Chambo-Chèvre Chocolate Cups
Preparation time:10 mins
Cooking time:0 mins
Makes 10 pieces
Using Fromage à la Crème, produced by Fromagerie Ruban Bleu in Saint-Isidore, QC.
On our way to the Warwick Cheese Festival last year, Joanne and I stopped to visit Fromagerie Ruban Bleu. They are located south of Châteauguay, on the south shore of the St. Lawrence River, near Montreal.
As Mme. Claude de Margerie, the cheesemaker, was giving me a tour of all the cheese she produces, Joanne noticed small chocolate cups filled with cheese. Claude noticed Joanne’s curiosity and offered her one.
Joanne loves chocolate. What a match made in heaven, chocolate and cheese!
We thought it would be tasty to add a touch more flavour to the cheese by adding a liqueur.
This is a simple and delicious dessert that can be made and enjoyed by everyone.
Ingredients
1/2 cup (125 mL) Fromage à la Crème, plain
2 Tbsp (30 mL) sugar
5 tsp (25 mL) Chambord
10 small chocolate cups
10 fresh raspberries, for garnish
Cooking Instructions
- In a small bowl, combine the cheese, sugar, and liqueur, mixing until smooth and well combined.
- Fill a small piping bag fitted with a small star tip half-full with the mixture. Pipe it into each chocolate cup.
- Garnish with a raspberry.
Tony’s Suggestions
- Wine: sweet red wine Banyuls, Cabernet Franc Icewine
- Spirit: fortified wine Cream sherry, tawny port liqueur Chambord, Bailey’s
Make Ahead
- Cheese mixture can be prepared 2 days ahead, covered, and refrigerated.

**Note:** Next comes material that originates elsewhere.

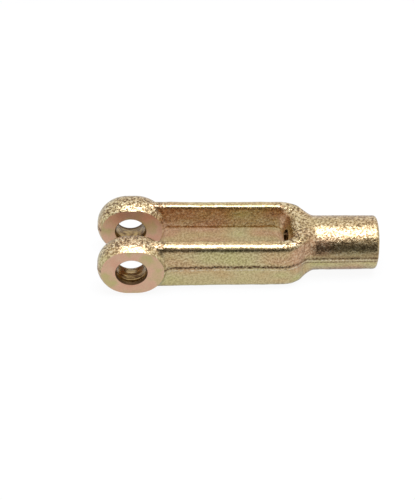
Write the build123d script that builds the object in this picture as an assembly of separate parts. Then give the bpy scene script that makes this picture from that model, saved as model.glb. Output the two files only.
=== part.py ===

- Chocolate cups can be filled with the cheese a day ahead, covered, and refrigerated.
Gurth’s Notes
- Chambord is a black raspberry flavoured French liqueur. Use whatever you enjoy that you have in your liquor cabinet, such as Grand Marnier, Crème de menthe, Cassis, or Amaretto.
- You can use soft sheep cheese or cream cheese instead of the soft goat cheese in the recipe.